LOGS Financial Services officials claim that BizFlow increases productivity up to 70 percent for some workflow processes. That results in lower costs for investors, because it reduces time needed for attorneys and thus, the daily charges that go with the business process of non-performing loans.

“When you triage the work effectively, servicers can save a significant amount,” said Gerald Alt, chief operating officer of LOGS Financial Services (LOGS).

Alt said that the standard A-paper Fannie Mae loan costs about $20 to $25 a day in lost interest when the loan is not performing, a significant amount for the servicer or investor.

LOGS clients include law firms that work on foreclosures, bankruptcy evictions and closings; many have been working with software developed by LOGS since the early 1990s. As LOGS implements BizFlow into its future systems, some law firms will move live to the new system by the end of this year, but the BizFlow system is expected for national release no later than the third quarter of 2003.

“Most of the attorneys we’ve talked to are experiencing record highs in their workload,” Alt said.

Alt is no stranger to the mortgage default process. As an attorney practicing for 23 years, he said borrowers who are unable to manage their credit will always be a credit risk. In addition, Alt said that out of 100,000 loans in a portfolio, defaults will be three to five times higher in the subprime world—and subprime numbers are on the rise.

“There are more subprime loans on the books today than there ever have been,” Alt said.

During the period of a good economy, some homebuyers took advantage of subprime loan underwriting in a competitive market, Alt said. As a result, it led to greater amounts of mortgage default.

“Some of these [subprime] companies that put these loans on the books put people in houses that they probably couldn’t afford,” Alt said, noting that it is not necessarily about predatory lending. “The economy is weak now and that also contributes to it.”

In processing the mortgage default, the work is divided into different segments much like the mortgage process itself. Attorneys work with title agencies, appraisers and other vendors to engage in the default process.

As a result, LOGS has moved to the Internet with browser-based technology while adopting the Mortgage Industry Standard Maintenance Organization (MISMO) XML standard for the industry. Some LOGS personnel are now involved in working on the MISMO mortgage default standards.

The BizFlow system, along with the common data language, will also respond to regulatory changes, requirements and increasing costs by customizing workflow rules from a “business level” without necessarily having the technical expertise comparable to a computer programmer. Legal assignments, regulations and attorneys will change in different states and servicer requirements will also vary, Alt said.
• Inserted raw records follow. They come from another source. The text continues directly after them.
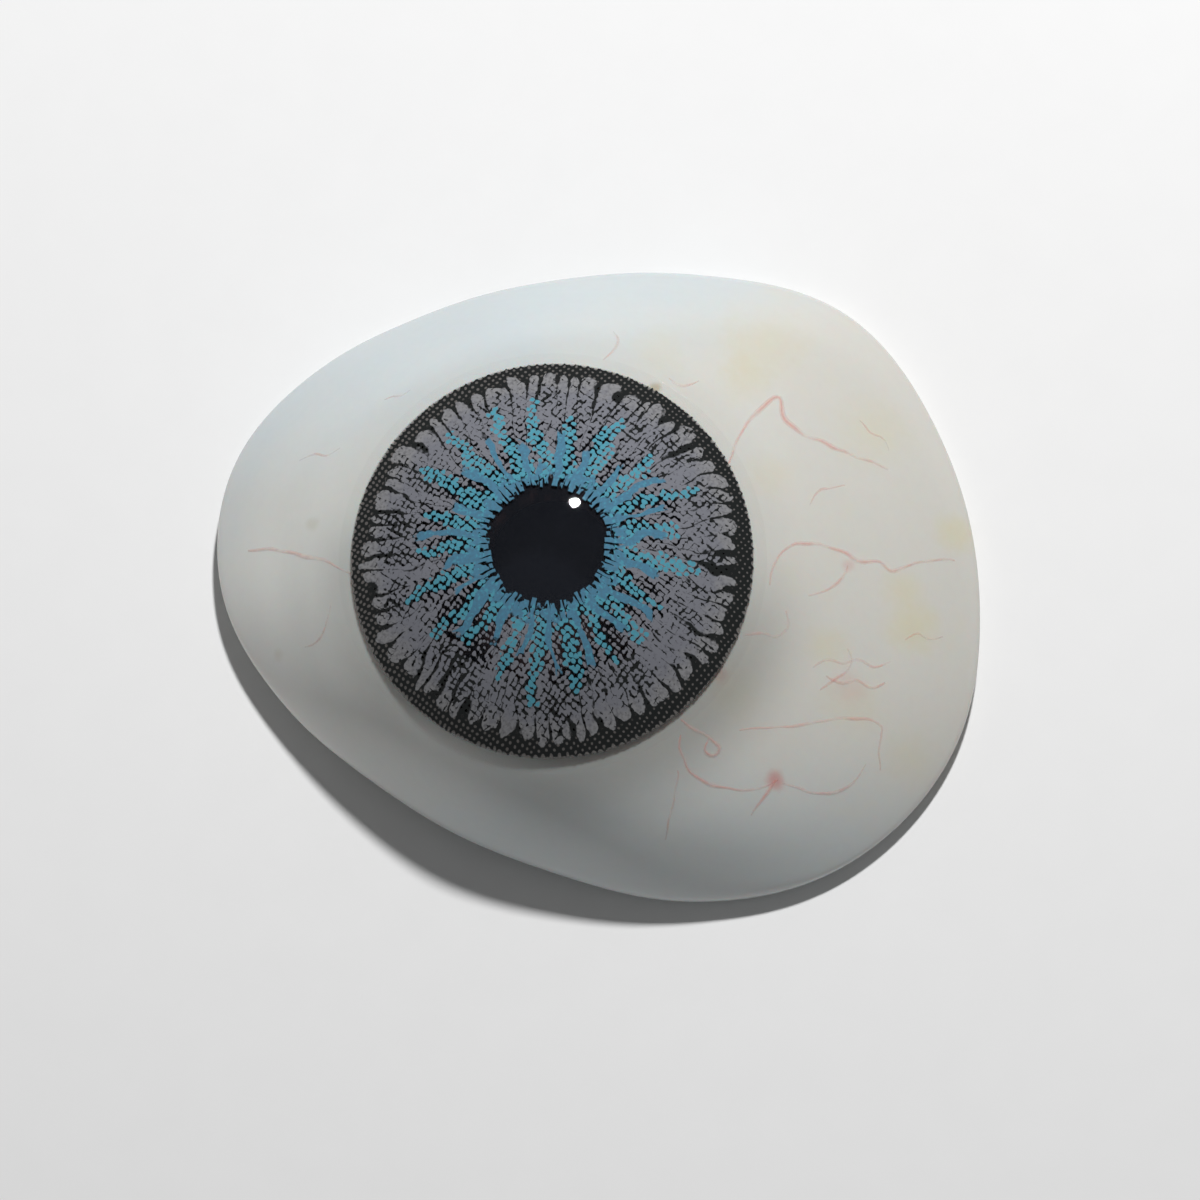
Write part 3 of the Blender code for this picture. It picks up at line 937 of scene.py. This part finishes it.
    def ray_cover(self, tree, settings, middle):
        """How far the teal beads run together: only in rays, which are wide and ragged at the root."""
        turn = middle.turn * settings.rays + middle.streaks(around=1.6, outward=0.45, seed=40) * 1.3
        ray = turn.math("FLOOR") % settings.rays
        lean = (chance(tree, ray, seed=5.5) - 0.5) * 0.25
        off_ray = abs(turn.math("FRACT") - 0.5 + lean)
        tip = 4.1 + chance(tree, ray, seed=61.9) * 1.1
        share = ((tip - middle.radius) / (tip - 2.2)).between(0, 1)
        width = share ** 1.1 * 0.28 + 0.09
        ragged = middle.streaks(around=9, outward=2, seed=33) * 0.9
        cover = (1.0 - off_ray / width) * 0.8 + ragged + middle.radius.falling(2.4, 3.0) * 0.5
        cover = cover - (middle.radius - tip).rising(-0.05, 0.05) * 2
        return cover.between(-1, 0) * 5 + cover.between(0, 1) * 0.12 + 0.39

    def blue_ground(self, here, grain, speck):
        """Broken blue round the pupil, which the teeth and the tongues stand on."""
        edge = BLUE_GROUND_END + here.streaks(around=6, outward=0.3, seed=71) * 1.6
        return (edge - here.radius).rising(-0.10, 0.10) * (grain + 0.10 + speck * 0.5).rising(-0.03, 0.03)

    def tongues(self, tree, settings, here, grain, speck):
        """Solid blue tongues between the rays, like small flames."""
        turn = here.turn * settings.rays + 0.5
        turn = turn + here.streaks(around=2.2, outward=0.45, seed=55) * 1.4
        tongue = turn.math("FLOOR") % settings.rays
        lean = (chance(tree, tongue, seed=25.5) - 0.5) * 0.3
        off_tongue = abs(turn.math("FRACT") - 0.5 + lean)
        tip = 3.2 + chance(tree, tongue, seed=77.3) * 1.2
        reach = 0.09 + chance(tree, tongue, seed=31.9) * 0.07
        reach = reach + here.streaks(around=5, outward=1.2, seed=91) * 0.2
        beside = reach - off_tongue * here.radius * (math.tau / settings.rays)
        shape = beside.least((tip - here.radius) * 0.22) + grain * 0.13 + speck * 0.09
        return shape.rising(-0.01, 0.02)

    def teeth(self, tree, settings, here, grain):
        """Where the teeth round the pupil are, and how near to it each one reaches."""
        turn = here.turn * settings.teeth + here.streaks(around=7, outward=0.6, seed=63) * 2
        tooth = turn.math("FLOOR") % settings.teeth
        off_tooth = abs(turn.math("FRACT") - 0.5)
        root = 1.80 + chance(tree, tooth, seed=91) * 0.20
        gap_end = 1.98 + chance(tree, tooth, seed=17) ** 2 * 0.40
        gap = (off_tooth - 0.33) * 0.22 - (here.radius - gap_end).most(0) * 0.25 + grain * 0.11
        return gap.falling(-0.015, 0.012), root


def flat_map(piece):
    """A map for baking: the piece's plan, which is the print's own drawing."""
    scale = MAP_FILLED / (LENS_HIGH.x - LENS_LOW.x)
    layer = piece.data.uv_layers.new(name="OFBake")
    for loop in piece.data.loops:
        corner = piece.data.vertices[loop.vertex_index].co
        layer.data[loop.index].uv = (
            0.5 + (corner.x - AXIS_X) * scale,
            0.5 + (corner.y - AXIS_Y) * scale,
        )


# The panel


class EyePanel(bpy.types.Panel):
    """Lists the stage and the pieces with their settings"""

    bl_idname = "VIEW3D_PT_prosthetic_eye"
    bl_label = "Prosthetic Eye"
    bl_space_type = "VIEW_3D"
    bl_region_type = "UI"
    bl_category = "Prosthetic Eye"

    def draw(self, context):
        for operator, group in STEPS:
            box = self.layout.box()
            box.operator(operator.bl_idname)
            settings = getattr(context.scene, group)
            for name in settings.__annotations__:
                box.prop(settings, name)


GROUPS = {
    "eye_stage": StageSettings,
    "eye_white": WhiteSettings,
    "eye_veins": VeinSettings,
    "eye_iris": IrisSettings,
    "eye_cornea": CorneaSettings,
    "eye_print": PrintSettings,
}
STEPS = (
    (MakeStage, "eye_stage"),
    (MakeWhiteShell, "eye_white"),
    (MakeVeins, "eye_veins"),
    (FinishIris, "eye_iris"),
    (MakeCornea, "eye_cornea"),
    (MakeLens, "eye_print"),
)
CLASSES = (*GROUPS.values(), *(operator for operator, group in STEPS), EyePanel)


def register():
    for made in CLASSES:
        bpy.utils.register_class(made)
    for name, group in GROUPS.items():
        setattr(bpy.types.Scene, name, PointerProperty(type=group))


def unregister():
    for name in GROUPS:
        delattr(bpy.types.Scene, name)
    for made in reversed(CLASSES):
        bpy.utils.unregister_class(made)


def main():
    register()
    bpy.ops.prosthetic_eye.make_stage()
    bpy.ops.prosthetic_eye.make_white_shell()
    bpy.ops.prosthetic_eye.make_veins()
    bpy.ops.prosthetic_eye.finish_iris()
    bpy.ops.prosthetic_eye.make_cornea()
    bpy.ops.prosthetic_eye.make_lens()


if __name__ == "__main__":
    main()
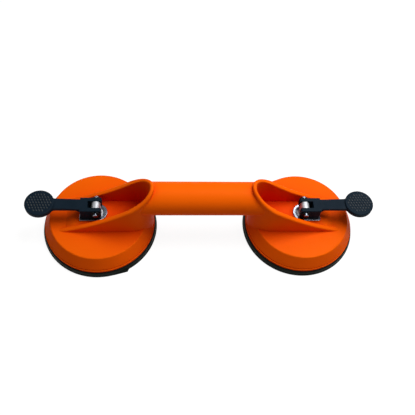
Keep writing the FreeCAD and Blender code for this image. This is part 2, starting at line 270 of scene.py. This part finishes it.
def black_plastic():
    """Glass-filled black nylon, lightly textured."""
    material, tree, shader = new_material("black_moulded_plastic", specular=0.03)
    set_colour(tree, shader,
               mottled(tree, noise(tree, 60.0, 3.0), (0.005, 0.012, 0.020), (0.008, 0.016, 0.026)))
    set_roughness(tree, shader, noise(tree, 300.0, 3.0), 0.36, 0.50)
    set_bump(tree, shader, noise(tree, 2200.0, 3.0), 0.06 * mm, 0.5)
    return material


def painted_sheen_plastic():
    """The same nylon on the raised grip scales, painted paler as a highlight for the light that they
    catch.
    """
    material, tree, shader = new_material("painted_sheen_moulded_plastic", specular=0.16)
    # Painted highlight: the scales' colour is paler than the pad's nylon so that they look lit.
    set_colour(tree, shader,
               mottled(tree, noise(tree, 500.0, 2.0), (0.022, 0.029, 0.035), (0.046, 0.053, 0.058)))
    set_roughness(tree, shader, noise(tree, 300.0, 3.0), 0.28, 0.42)
    return material


def black_rubber():
    """Soft black rubber with a faint bloom."""
    material, tree, shader = new_material("black_cup_rubber", specular=0.05)
    set_colour(tree, shader,
               mottled(tree, noise(tree, 90.0, 4.0), (0.005, 0.008, 0.006), (0.008, 0.012, 0.009)))
    set_roughness(tree, shader, noise(tree, 240.0, 4.0), 0.42, 0.60)
    set_bump(tree, shader, noise(tree, 1800.0, 3.0), 0.05 * mm, 0.4)
    return material


def zinc_steel():
    """Zinc-plated steel, softly mottled."""
    material, tree, shader = new_material("zinc_plated_steel", metallic=1.0)
    set_colour(tree, shader,
               mottled(tree, noise(tree, 350.0, 4.0), (0.44, 0.45, 0.48), (0.56, 0.57, 0.59)))
    set_roughness(tree, shader, noise(tree, 500.0, 4.0), 0.52, 0.66)
    set_bump(tree, shader, noise(tree, 900.0, 4.0), 0.04 * mm, 0.3)
    return material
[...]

For this reason, the BizFlow system is able to be flexible without the costs for a full staff to maintain it.

But Alt also said the technology will not cut staff. Instead, the same people will perform more by using the system and the system will be able to track the process.

“The trick is that they can be more productive and manage the exceptions tightly while still doing the mainstream work,” Alt said. “Many of the tasks [attorneys] perform, even today, are manual. At some point, no matter how sophisticated the computer system is, you have to print up a complaint and someone has to drive it to a courthouse, file it with a clerk and get a stamp on it.”